Los Angeles County Flood Control District v. Superior Court
Before: Curtis
CURTIS, J.
This case was argued and submitted for decision with the case of
City of Inglewood
v.
County of Los Angeles
(L. A. No. 10903),
ante,
p. 697 [280 Pac. 360]. That action involved the validity of certain assessments levied by the board of supervisors of the county of Los Angeles, acting for the Los Angeles County Flood Control District, the Los Angeles County Sanitation District No. 5 and the Los Angeles County Drainage Improvement District No. 8, upon property which was held in private ownership at the time of the creation and organization of said districts, but which had thereafter been acquired by the City of Inglewood and by it devoted to public use, and which was so held and used by said city at the time of the levy of said assessments.
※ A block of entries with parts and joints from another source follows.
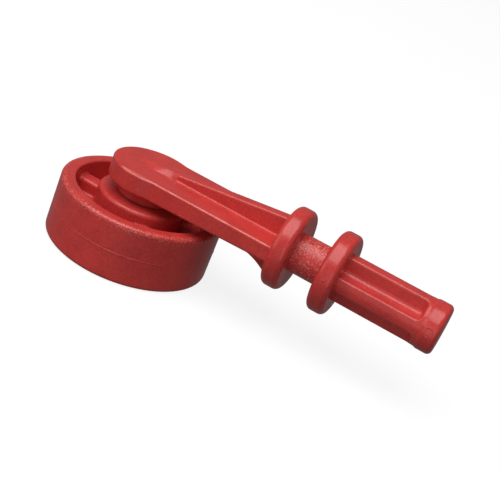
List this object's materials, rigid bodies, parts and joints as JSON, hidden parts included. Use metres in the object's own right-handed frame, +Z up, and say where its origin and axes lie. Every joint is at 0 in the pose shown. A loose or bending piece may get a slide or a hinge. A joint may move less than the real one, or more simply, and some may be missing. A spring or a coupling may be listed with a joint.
{
  "type": "clothespin roller arm",
  "caption": "Moulded plastic roller arm: a free turning spoked wheel under a round ended plate, with a flanged journal and a cross ribbed plug tail on one stem.",
  "frame": {"origin": "middle of the wheel's underside, on the axis that the wheel turns about", "axes": "+Z up the wheel's axis, +X along the stem from the wheel to the plug, Y across the stem"},
  "size_m": [0.0813, 0.034, 0.0256],
  "materials": {
    "red_plastic": "satin, fine spark eroded grain",
    "zinc_steel": "bright zinc plate"
  },
  "bodies": {
    "arm": {"swing_arm": "red_plastic", "retaining_washer": "zinc_steel", "retaining_screw": "zinc_steel"},
    "wheel": {"roller_wheel": "red_plastic"}
  },
  "joints": [
    {"name": "wheel_spin", "type": "hinge", "parent": "arm", "child": "wheel", "pos_m": [0, 0, 0.00613], "axis": [0, 0, 1], "continuous": true}
  ]
}
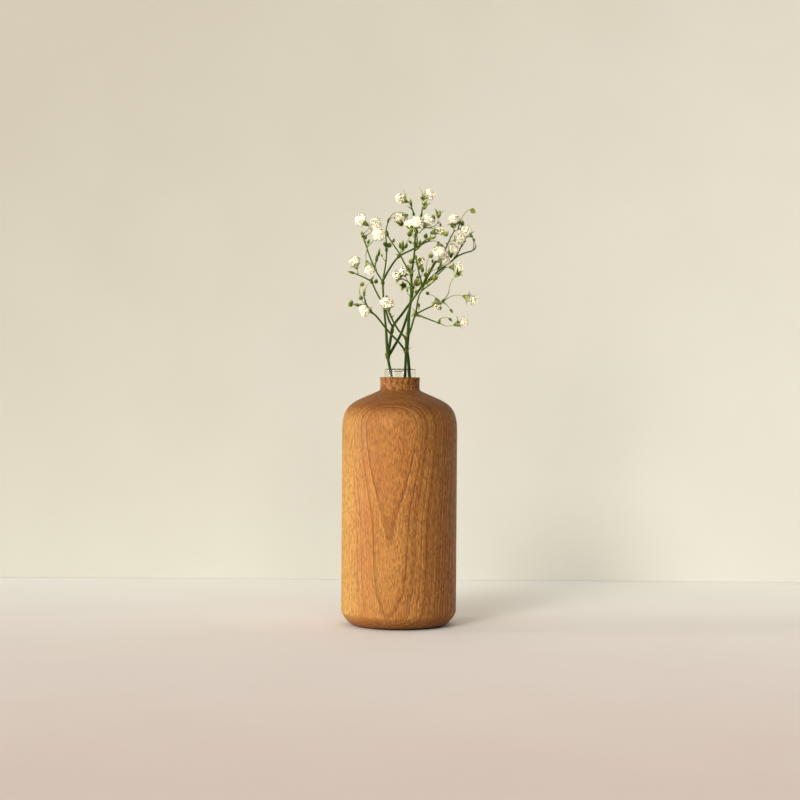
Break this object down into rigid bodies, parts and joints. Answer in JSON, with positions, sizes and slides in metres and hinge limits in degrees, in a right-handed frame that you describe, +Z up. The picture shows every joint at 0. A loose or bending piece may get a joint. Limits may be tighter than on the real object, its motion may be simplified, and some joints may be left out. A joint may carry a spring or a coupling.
{
  "type": "bud vase",
  "caption": "Turned wooden bottle-shaped bud vase with a narrow neck, a lift-out glass tube in its bore and sprigs of small white double flowers on thin branching green stems.",
  "frame": {"origin": "centre of the flat base, on the surface that the vase stands on", "axes": "+Z up along the turning axis, +X to the right and -Y towards the viewer of the picture"},
  "size_m": [0.0706, 0.06, 0.2283],
  "materials": {
    "beech": "oiled satin, fine dark flecks and flame figure",
    "clear_glass": "clear polished",
    "stem": "matte green plant stem",
    "petal": "soft matte white petals"
  },
  "bodies": {
    "wooden_body": {"wooden_body": "beech"},
    "glass_tube": {"glass_tube": "clear_glass"},
    "left_sprig": {"left_sprig_stem": "stem", "left_sprig_bloom_1": "petal", "left_sprig_bloom_2": "petal", "left_sprig_bloom_3": "petal", "left_sprig_bloom_4": "petal", "left_sprig_bloom_5": "petal", "left_sprig_bloom_6": "petal", "left_sprig_bloom_7": "petal", "left_sprig_bloom_8": "petal", "left_sprig_bloom_9": "petal", "left_sprig_bloom_10": "petal", "left_sprig_bloom_11": "petal", "left_sprig_bloom_12": "petal", "left_sprig_bloom_13": "petal", "left_sprig_bloom_14": "petal", "left_sprig_bloom_15": "petal"},
    "centre_sprig": {"centre_sprig_stem": "stem", "centre_sprig_bloom_1": "petal", "centre_sprig_bloom_2": "petal"},
    "right_sprig": {"right_sprig_stem": "stem", "right_sprig_bloom_1": "petal", "right_sprig_bloom_2": "petal", "right_sprig_bloom_3": "petal", "right_sprig_bloom_4": "petal", "right_sprig_bloom_5": "petal", "right_sprig_bloom_6": "petal", "right_sprig_bloom_7": "petal", "right_sprig_bloom_8": "petal", "right_sprig_bloom_9": "petal", "right_sprig_bloom_10": "petal"}
  },
  "joints": [
    {"name": "tube_lift", "type": "slide", "parent": "wooden_body", "child": "glass_tube", "axis": [0, 0, 1], "range_m": [0, 0.098]},
    {"name": "left_sprig_pull", "type": "slide", "parent": "glass_tube", "child": "left_sprig", "axis": [-0.0373, 0, 0.9993], "range_m": [0, 0.099]},
    {"name": "centre_sprig_pull", "type": "slide", "parent": "glass_tube", "child": "centre_sprig", "axis": [0.0011, 0, 1], "range_m": [0, 0.099]},
    {"name": "right_sprig_pull", "type": "slide", "parent": "glass_tube", "child": "right_sprig", "axis": [0.0267, 0, 0.9996], "range_m": [0, 0.099]}
  ]
}
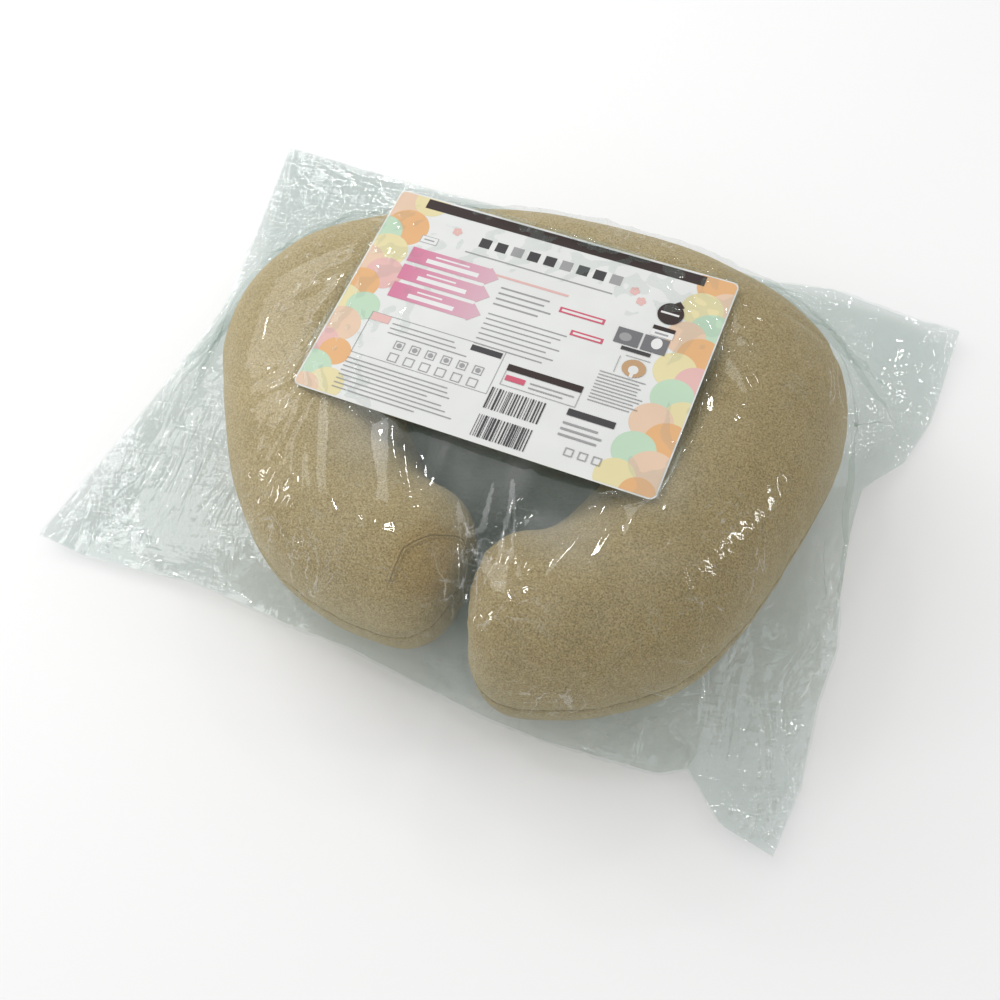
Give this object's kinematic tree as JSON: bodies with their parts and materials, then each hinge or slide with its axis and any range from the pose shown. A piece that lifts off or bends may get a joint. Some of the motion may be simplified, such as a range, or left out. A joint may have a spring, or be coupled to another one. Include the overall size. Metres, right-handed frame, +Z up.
{
  "type": "nursing pillow",
  "caption": "Crescent-shaped pile-covered nursing cushion with a zipped cover over a filled inner cushion, packed under a card in a clear film bag.",
  "frame": {"origin": "on the underside of the bag, under the middle of the waist opening, on the cushion's middle line", "axes": "+X across the cushion's width, +Y towards its closed back, +Z up out of the surface it lies on"},
  "size_m": [0.7554, 0.6122, 0.1662],
  "materials": {
    "pile_fabric": "short dense beige pile",
    "lining_fabric": "thin white non-woven casing",
    "fibre_fill": "loose white polyester fibre",
    "zip_tape": "fine woven tape",
    "zip_nylon": "moulded nylon coil",
    "zip_metal": "beige enamelled zinc",
    "label_satin": "white satin ribbon",
    "printed_card": "coated white card with printed bands",
    "clear_film": "thin clear crinkled film"
  },
  "bodies": {
    "cushion": {"cover_top_panel": "pile_fabric", "cover_bottom_panel": "pile_fabric", "zip_upper_tape": "zip_tape", "zip_lower_tape": "zip_tape", "zip_upper_teeth": "zip_nylon", "zip_lower_teeth": "zip_nylon", "zip_upper_top_stop": "zip_metal", "zip_lower_top_stop": "zip_metal", "zip_bottom_stop": "zip_metal", "care_label": "label_satin", "inner_case_top_panel": "lining_fabric", "inner_case_bottom_panel": "lining_fabric", "inner_filling": "fibre_fill", "insert_card": "printed_card", "bag_front_film": "clear_film", "bag_back_film": "clear_film"},
    "slider": {"zip_slider": "zip_metal"},
    "pull": {"zip_pull_tab": "zip_metal"}
  },
  "joints": [
    {"name": "zip_travel", "type": "hinge", "parent": "cushion", "child": "slider", "pos_m": [0, -0.2395, 0.08085], "axis": [0, 0, 1], "range_deg": [0, 33.5]},
    {"name": "pull_swing", "type": "hinge", "parent": "slider", "child": "pull", "pos_m": [0.12786, 0.18256, 0.08085], "axis": [0, 0, -1], "range_deg": [0, 178]}
  ]
}
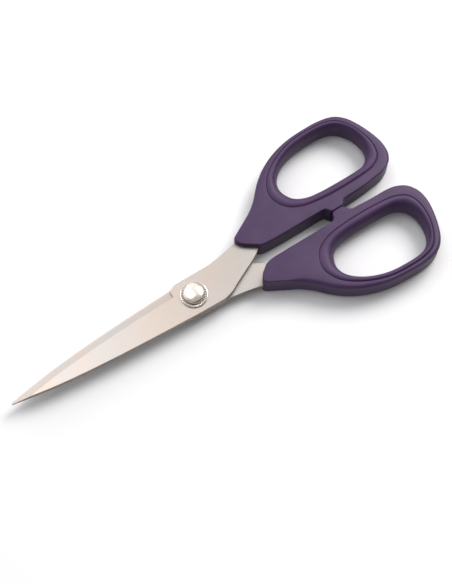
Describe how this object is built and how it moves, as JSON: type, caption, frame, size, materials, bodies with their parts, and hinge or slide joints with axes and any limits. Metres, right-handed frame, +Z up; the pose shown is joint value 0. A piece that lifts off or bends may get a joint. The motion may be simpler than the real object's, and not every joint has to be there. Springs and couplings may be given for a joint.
{
  "type": "craft scissors",
  "caption": "Straight-bladed craft and sewing scissors with two steel blades on a screw pivot and moulded handles with soft-lined finger holes.",
  "frame": {"origin": "on the pivot axis, in the plane that the closed scissors rest on, at the centre of the nut's flat underside", "axes": "+Z up along the pivot axis through the screw head; +X from the pivot towards the handles, so the blade tips are at -X; +Y towards the handle of the half whose blade lies on top"},
  "size_m": [0.165, 0.0692, 0.0094],
  "materials": {
    "blade_steel": "satin ground stainless steel",
    "handle_plastic": "muted aubergine, moulded, fine matte texture",
    "liner_elastomer": "soft-touch, same aubergine, slightly softer sheen",
    "screw_chrome": "polished",
    "washer_steel": "bright tumbled",
    "washer_polymer": "natural low-friction polymer",
    "nut_steel": "turned"
  },
  "bodies": {
    "bottom_half": {"bottom_blade": "blade_steel", "bottom_handle": "handle_plastic", "bottom_finger_liner": "liner_elastomer", "blade_washer": "washer_polymer"},
    "top_half": {"top_blade": "blade_steel", "top_handle": "handle_plastic", "top_finger_liner": "liner_elastomer", "pivot_screw": "screw_chrome", "serrated_washer": "washer_steel", "spring_washer": "washer_steel", "pivot_nut": "nut_steel"}
  },
  "joints": [
    {"name": "blade_pivot", "type": "hinge", "parent": "bottom_half", "child": "top_half", "pos_m": [0, 0, 0.0047], "axis": [0, 0, 1], "range_deg": [0, 140]}
  ]
}
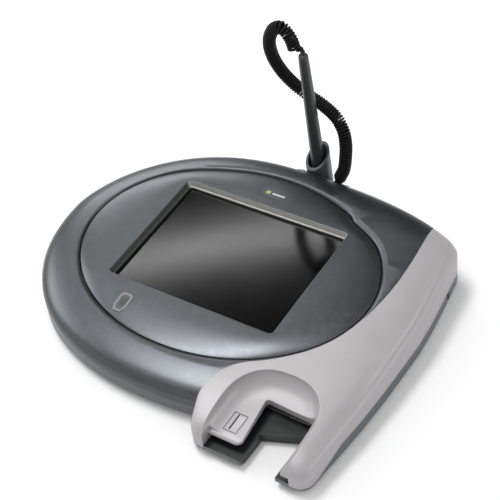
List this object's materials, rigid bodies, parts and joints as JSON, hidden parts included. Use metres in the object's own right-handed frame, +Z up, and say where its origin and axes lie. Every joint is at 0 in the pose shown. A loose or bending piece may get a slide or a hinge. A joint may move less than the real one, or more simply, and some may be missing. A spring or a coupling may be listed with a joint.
{
  "type": "card terminal",
  "caption": "Low oval countertop terminal with a sunk touch screen, a card slot with a thumb notch, and a tethered stylus standing in a cup.",
  "frame": {"origin": "on the counter, under the middle of the box around the part without its tether", "axes": "+X to the user's right, +Y away from the user, +Z up"},
  "size_m": [0.254, 0.23, 0.139],
  "materials": {
    "base_grey": "fine-textured moulded plastic",
    "graphite_paint": "satin graphite metallic paint on moulded plastic",
    "silver_paint": "satin silver metallic paint on moulded plastic",
    "screen_glass": "dark glossy touch glass",
    "panel": "display panel",
    "badge": "printed mark",
    "icon_print": "light grey print",
    "foam": "closed-cell foam",
    "sheet_steel": "bare sheet steel",
    "board": "green solder mask",
    "chip_black": "black moulded plastic",
    "header_white": "ivory moulded plastic",
    "ribbon": "amber flat cable",
    "guide_grey": "mid grey moulded plastic",
    "contact_gold": "gold plated",
    "spring_steel": "zinc-plated steel",
    "rubber_black": "black rubber",
    "holder_grey": "dark grey satin plastic",
    "stylus_grey": "dark grey satin plastic",
    "tip_black": "black acetal",
    "cord_black": "black soft plastic jacket"
  },
  "bodies": {
    "case": {"base_tray": "base_grey", "upper_case": "graphite_paint", "side_cover": "silver_paint", "face_plate": "graphite_paint", "touch_glass": "screen_glass", "face_badge": "badge", "card_icon": "icon_print", "slot_icon": "icon_print", "screen_gasket": "foam", "lcd_panel": "panel", "lcd_frame": "sheet_steel", "main_board": "board", "board_chips": "chip_black", "board_headers": "header_white", "display_ribbon": "ribbon", "inverter_board": "board", "inverter_parts": "chip_black", "data_socket": "chip_black", "power_socket": "chip_black", "reader_guide": "guide_grey", "reader_spring": "spring_steel", "reader_board": "board", "lock_plate": "sheet_steel", "case_screws": "spring_steel", "board_screws": "spring_steel", "frame_screws": "spring_steel", "holder_screws": "spring_steel", "case_feet": "rubber_black", "stylus_holder": "holder_grey", "tether_bushing": "rubber_black"},
    "stylus": {"stylus_barrel": "stylus_grey", "stylus_tip": "tip_black", "stylus_cap": "stylus_grey", "stylus_ferrule": "tip_black", "tether": "cord_black"},
    "carriage": {"reader_carriage": "chip_black", "reader_contacts": "contact_gold"}
  },
  "joints": [
    {"name": "stylus_slide", "type": "slide", "parent": "case", "child": "stylus", "axis": [0, -0.0698, 0.9976], "range_m": [0, 0.045]},
    {"name": "carriage_slide", "type": "slide", "parent": "case", "child": "carriage", "axis": [0, 1, 0], "range_m": [0, 0.004], "stiffness_N_per_m": 60, "springref_m": -0.003, "deforming": ["reader_spring"]}
  ]
}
In our decision in said action we held that there was no authority for the levy of any of said assessments and that the same were
[711]
invalid and void. A similar assessment was levied by said board of supervisors of the county of Los Angeles, acting for and on behalf of the Los Angeles County Flood Control District, against public property of the City of Pasadena which, at the time of the creation of said Flood Control District, was held in private ownership, but which subsequently thereto had been acquired by said City of Pasadena and by it devoted to public use. The City of Pasadena refused to pay said assessment, and W. 0. Welch, the county tax collector (who was also tax collector of said district), advertised said property of the City of Pasadena for sale for said delinquent assessments. Prior to the date of holding said sale, however, the City of Pasadena brought an action in the Superior Court of the county of Los Angeles, in which it asked, among other things, for an injunction restraining W. 0. Welch, the said tax collector, from selling said property. A temporary restraining order was issued as prayed for by said Superior Court, and the defendant in said action, the said W. 0. Welch, as such tax collector, appeared in said action and filed a demurrer to the complaint therein and also a motion to dissolve said restraining order. Said demurrer was overruled and said motion was denied. Thereupon the Los Angeles County Flood Control District instituted this proceeding in the District Court, Second District, Second Division, against said Superior Court and two of the judges thereof, to prohibit said Superior Court from “taking any further proceedings against or making any other orders affecting the petitioner herein in said action, other than to dissolve the restraining order previously issued therein.” The City of Pasadena asked leave to file a petition in intervention in this proceeding on the ground that it was the real party in interest in opposing the petition for prohibition. Leave to intervene was granted to said city by said District Court of Appeal. The matter came on for hearing before said court, and after argument of counsel both oral and by written briefs, said court rendered its decision denying said writ of prohibition. Upon the petition of the Los Angeles County Flood Control District, said cause was transferred for decision to this court.